Miner does not replace your workflow; it compresses the “find signal in noise” step.

For example:

  • You configure Miner around “small Shopify store owners struggling with inventory and stockouts”.
  • Each morning, you get a short email with:
    • A few Reddit threads where store owners describe inventory issues in detail.
    • X conversations where people ask “what do you use for inventory sync between Shopify and [tool]?”
  • You skim for 5–10 minutes, add the strongest signals to your demand log with scores, and move on.

Same workflow, less manual scraping.

If you’re still early or very narrow, start manual. Once your inputs feel unmanageable or you’re burning valuable time just finding threads, layering a Miner-style brief on top makes sense.


Putting It All Together: Your Minimal Workflow

You do not need a big system. You need a consistent one.

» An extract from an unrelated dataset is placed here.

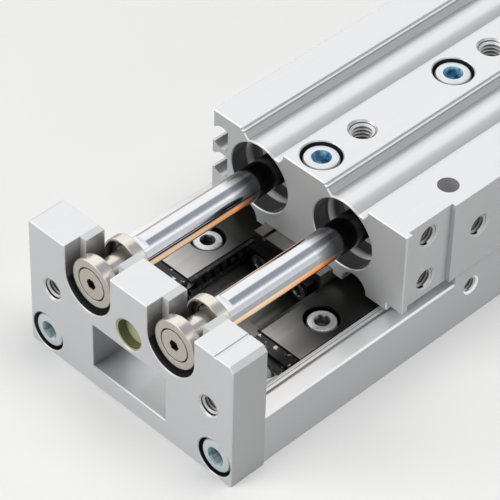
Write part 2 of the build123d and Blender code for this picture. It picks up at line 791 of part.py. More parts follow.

Here is a minimal version you can start with this week:

  • Create a Demand Log in Sheets/Notion with basic fields and a priority formula.
  • Define 5–10 recurring search patterns and sources across Reddit, X, and your own customer interactions.
  • Schedule:
    • Weekly: 30 minutes to log new signals and score them.
    • Monthly: 60–90 minutes to cluster signals into opportunities and align them with your roadmap.
  • Commit to:
    • Logging at least 5–10 signals per week.
    • Making at least one roadmap decision per month that references the log.

Once that feels natural:

  • Refine your scoring model.
  • Create an Opportunities view for clustering.
  • Consider adding automation, like a Miner-style daily brief, so your top-of-funnel discovery happens even when you’re busy.

The outcome is not a prettier spreadsheet. It’s fewer wasted builds, fewer “pet projects,” and more confidence that the next thing you ship is pulled by real demand—not just the last thread someone saw on Reddit.